When the Imagination Library reached its 100-million total book distribution mark, Dolly Parton announced she would be awarding a scholarship to a participant in the library’s program. In November 2016, Parton granted a $30,000 scholarship to a two-year-old girl, one of the library’s newest participants. The little girl was announced as the winner during the Pure & Simple Tour stop in Pigeon Forge, Tennessee. The money was placed in an account that will hold the money until the girl enrolls in college. The scholarship, after the 16-year wait, will amount to nearly $50,000.

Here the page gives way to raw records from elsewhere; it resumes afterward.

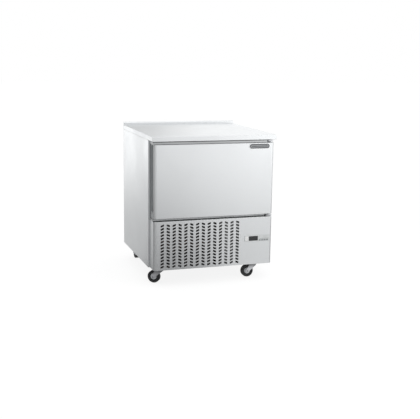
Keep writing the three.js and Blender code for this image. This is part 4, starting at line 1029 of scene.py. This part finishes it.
# The motor is a ribbed can on three bent rods that stand on the panel round the fan.
def makeMotor(name, centre, radius, panel):
    start, end = panel + motor["start"], panel + motor["start"] + motor["length"]
    wide, ribs = motor["radius"], motor["ribs"]
    levels = np.linspace(start + motor["ribFrom"], end - motor["ribTo"], ribs)
    ribbed = [(wide - deep * motor["ribDepth"], level + rise)
              for level, (deep, rise) in pairs(levels, motor["rib"])]
    profile = [(0, start), *(np.array(motor["nose"]) + [wide, start]), *ribbed,
               *(np.array(motor["tail"]) + [wide, end]), (0, end)]
    bends = [*[motor["noseBend"]] * 2, *[motor["ribBend"]] * len(ribbed), *[motor["tailBend"]] * 2]
    patches = [lathe(profile, bends, centre, "y", sides=48, steps=2),
               rod(motor["shaft"], panel + motor["shaftStart"], start + 1, edge=0.4,
                   centre=centre, axis="y", sides=16)]
    tip, level = radius + motor["armReach"], panel + motor["armLevel"]
    for angle in np.radians(motor["arms"]):
        way = np.array([np.cos(angle), np.sin(angle)])
        path = [(centre[0] + way[0] * r, y, centre[1] + way[1] * r)
                for r, y in ((motor["armStart"], level), (tip, level), (tip, panel + 0.4))]
        patches.append(tube(bent(path, motor["bend"], steps=6), motor["wire"], sides=12))
        patches.append(rod(motor["foot"], *(panel + np.array(motor["footLevels"])), edge=0.5,
                           centre=np.array(centre) + way * tip, axis="y", sides=16))
    makePiece(name + "Motor", patches, "black_paint", stands=name + "_fan_motor")


trays = {"dripTraySheet": ("drip_tray", "liner_steel", 8, sheet),
         "condensateTraySheet": ("condensate_tray", "back_steel", 6, sheet),
         "baseTraySheet": ("base_tray", "back_steel", 5, 2)}
trayFold = {"bend": 3, "flat": 30}


# An open tray: a floor, a bend and upright walls, with rounded corners.
def makeTray(name, stoodFor, slot, corner, wall):
    low, high = span(stoodFor)
    profile = bent([(trayFold["flat"], low[2]), (0, low[2]), (0, high[2])], trayFold["bend"],
                   steps=5)
    outline = outlineAt(boxFace(low, high, "z"), corner, steps=5, least=1)
    makePiece(name, [skin(outline, profile, "z", above, first=True)], slot, stands=stoodFor,
              wall=wall)


fans = {"evaporator": ((0, 657.5), 100, 151.2), "condenser": ((-130, 247.15), 100, -189.9)}
makeFanGuard(fanGuard, *makeFanPanel(fanPanel))
for name, size in coils.items():
    makeCoil(name, size)
for make in (makeFan, makeMotor):
    for name, setup in fans.items():
        make(name, *setup)
for name, setup in trays.items():
    makeTray(name, *setup)
print("cell fittings made")

shroud = {"corner": 3, "bend": 3, "flat": 8, "hole": 106, "sides": 72,
          "throat": [(0, 0), (2, -3), (2, -8)], "throatBend": 4}


# The shroud is a shallow pan behind the condenser, with a round throat turned forwards.
def makeShroud(size):
    low, high = span("condenser_fan_shroud")
    pan = throatPan((low, high), fans["condenser"][0], low[1], high[1], size, ahead)
    makePiece("shroudSheet", pan, "back_steel", stands="condenser_fan_shroud", wall=sheet)


compressor = {
    "axis": (-230, 160), "plate": (190, 170), "plateLevels": (122.3, 125.3), "corner": 16,
    "shell": [(0, 123.8), (70, 123.8), (82.5, 143), (82.5, 207), (85, 209.3), (85, 218.8),
              (82.5, 221), (78, 276), (58, 302), (0, 315.3)],
    "shellBends": [8, 10, 0.8, 0.8, 0.8, 0.8, 40, 40],
    "outlet": [(0, 295.3), (6.5, 295.3), (6.5, 321.3), (5.2, 321.3), (5.2, 316.3), (0, 316.3)],
    "outletAt": (-196, 160),
    "inlet": [(0, -150), (8.5, -150), (8.5, -139), (7.2, -139), (7.2, -144), (0, -144)],
    "inletAt": (160, 259.1), "footInset": 16,
    "foot": [(0, 107.3), (12, 107.3), (12, 112.3), (9, 113.8), (9, 116.8), (12, 118.3),
             (12, 122.3), (0, 122.3)],
    "bolt": 7, "boltRise": 4.5, "cover": ((66, 104, -23, 23), 7, (188, 246), 3), "coverTurn": 45,
}


# A welded shell with a seam band on a plate with four rubber feet, and a terminal cover.
def makeCompressor(size):
    axis, (long, wide), (low, high) = size["axis"], size["plate"], size["plateLevels"]
    plate = block(rectangleAt(*axis, long, wide), size["corner"], low, high, edge=0.8)
    shell = lathe(size["shell"], size["shellBends"], axis, sides=64, steps=5)
    stubs = [lathe(size["outlet"], bends=0.3, centre=size["outletAt"], sides=20),
             lathe(size["inlet"], bends=0.3, centre=size["inletAt"], axis="x", sides=20)]
    makePiece("compressorShell", [plate, shell, *stubs], "black_paint", stands="compressor")
    inset = 2 * size["footInset"]
    spots = np.array(rectangleAt(*axis, long - inset, wide - inset))[[0, 3, 1, 2]]
    feet = [lathe(size["foot"], bends=0.8, centre=spot) for spot in spots]
    makePiece("compressorFeet", feet, "seal_rubber")
    bolts = [hexHead(spot, size["bolt"], high, high + size["boltRise"]) for spot in spots]
    makePiece("compressorBolts", bolts, "zinc_steel")
    cover = placed(slab(size["cover"]), -np.radians(size["coverTurn"]), (*axis, 0))
    makePiece("terminalCover", [cover], "grey_plastic", finish=darkNylon)


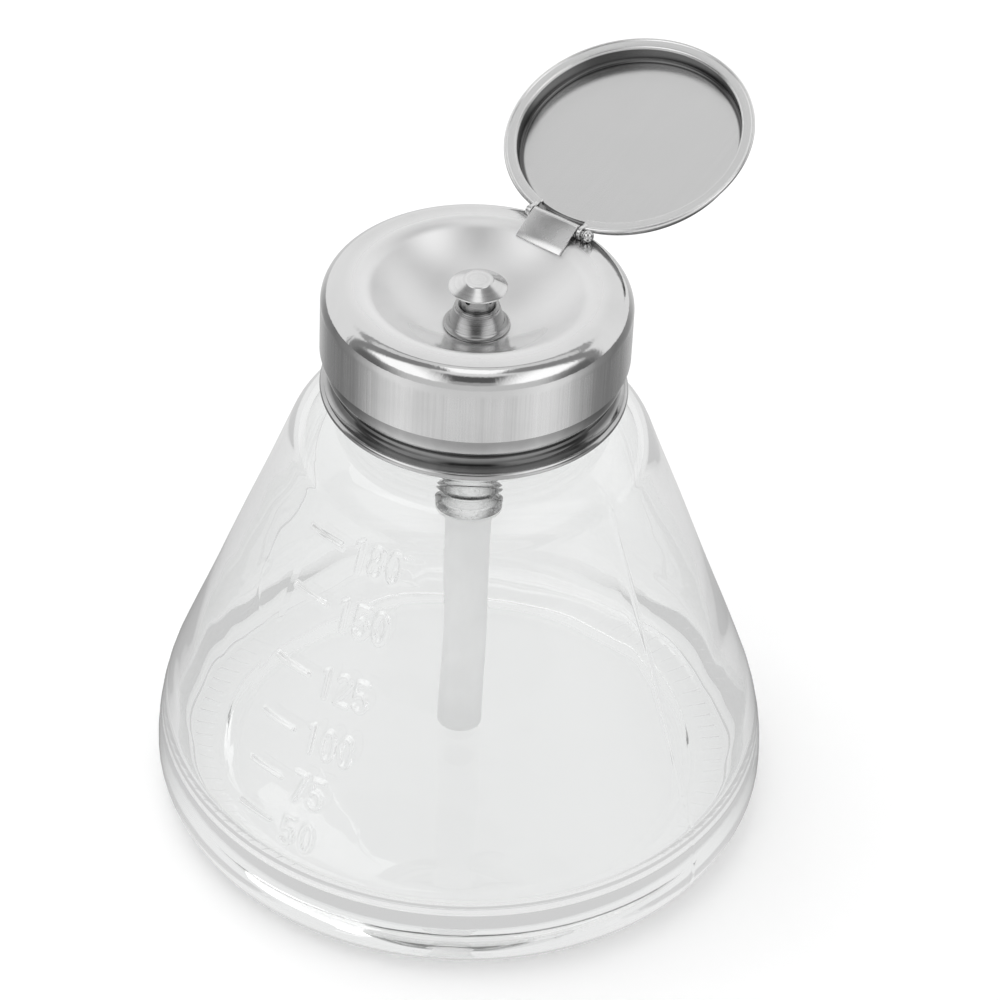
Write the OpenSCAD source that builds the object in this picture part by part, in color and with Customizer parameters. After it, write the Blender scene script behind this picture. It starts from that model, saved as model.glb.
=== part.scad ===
// Push-top liquid dispenser: a conical glass bottle, a pressed steel dish cap
// with a mushroom nozzle that is pushed down to well up liquid, and a round lid
// on a pin hinge at the back. The bottle axis is Z, the base stands on z = 0,
// and the hinge lies towards +Y. Drawn with the lid open on its stop.

/* [Bottle] */
// Widest radius of the bottle
bottle_r = 42.5; // [36:0.5:48]
// Height of the widest line above the base
heel_h = 5.2; // [4:0.2:7]
// Radius of the long curve above the widest line
heel_r = 32.5; // [28:0.5:34]
// Radius of the tuck below the widest line
tuck_r = 6.6; // [6:0.2:9]
// Radius on the outer edge of the foot
foot_edge_r = 0.9; // [0.6:0.1:1.2]
// Inner radius of the ring that the bottle stands on
ring_in_r = 33; // [28:0.5:34]
// Step at the inner edge of the standing ring
ring_step = 0.6; // [0.3:0.1:1]
// Rise of the underside at the axis above the step
underside_rise = 1.6; // [0.8:0.2:2]
// Glass wall
wall = 2.2; // [1.6:0.1:2.8]
// Height of the inner floor at its edge
floor_h = 6.2; // [5.4:0.2:8]
// Rise of the inner floor at the axis
floor_rise = 0.8; // [0.2:0.2:1.6]
// Radius of the inner floor's corner
floor_corner_r = 5; // [4:0.5:7]
// Height of the top of the shoulder
shoulder_h = 63.5; // [56:0.5:80]
// Radius of the shoulder
shoulder_r = 8.5; // [7:0.5:10]

/* [Neck] */
// Outer radius of the neck between its threads
neck_r = 15.7; // [14.5:0.1:16.5]
// Wall of the neck
neck_wall = 2.5; // [2:0.1:3]
// Height of the mouth above the shoulder
neck_h = 10.5; // [9.6:0.1:12]
// Fillet between the shoulder and the neck
neck_fillet_r = 1; // [0.6:0.1:1.4]
// Fillet from the inside of the shoulder to the bore
bore_fillet_r = 3; // [2:0.2:4]
// How far the ring under the thread stands out
neck_ring_out = 1.1; // [0.8:0.1:1.3]
// Height of the ring under the thread
neck_ring_h = 1.2; // [0.8:0.1:1.6]
// Depth of thread and play between the neck and the screw insert
thread_room = 1.2; // [1:0.1:1.5]

/* [Screw collar] */
// Wall of the plastic screw insert
insert_wall = 1.05; // [0.9:0.05:1.4]
// Thickness of the insert's top plate
insert_plate = 0.7; // [0.6:0.1:1]
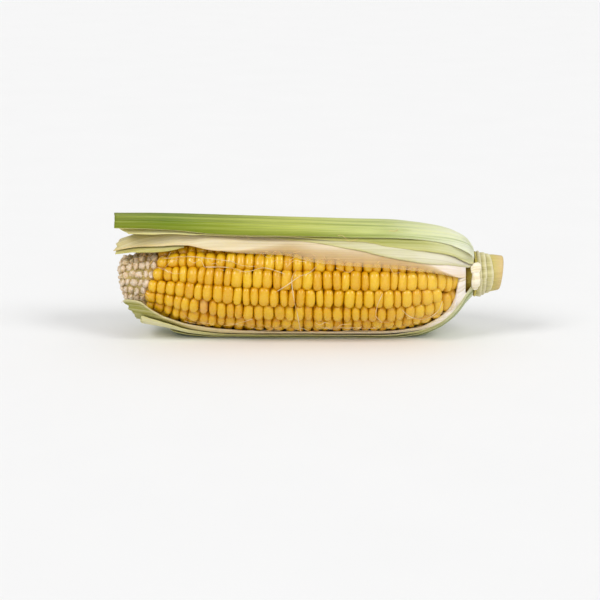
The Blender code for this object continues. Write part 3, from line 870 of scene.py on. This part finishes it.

The Chasing Rainbows Award was created by the National Network of State Teachers of the Year (NNSTOY) in Parton's name. First presented to Parton in 2002, the award is now given annually to a deserving teacher who has overcome hardship. The Imagination Library has since partnered with the NNSTOY.

== Impact ==
By 2006, the Dollywood Foundation’s Imagination Library had spread to 471 communities in 41 states. The overall rating of the organization was given 4 out of 4 stars by Charity Navigator. The program later expanded to the United Kingdom, Republic of Ireland, Australia, and Canada. The program helps about 1 million children each month.

Following Parton's death in August 2026, commentators widely cited the Imagination Library as one of her most enduring legacies, with several outlets noting that the program's continued growth and reach had come to overshadow even her musical catalogue in discussions of her impact. Parton's family requested that, in lieu of flowers, donations be directed to the Imagination Library or its local partner organizations.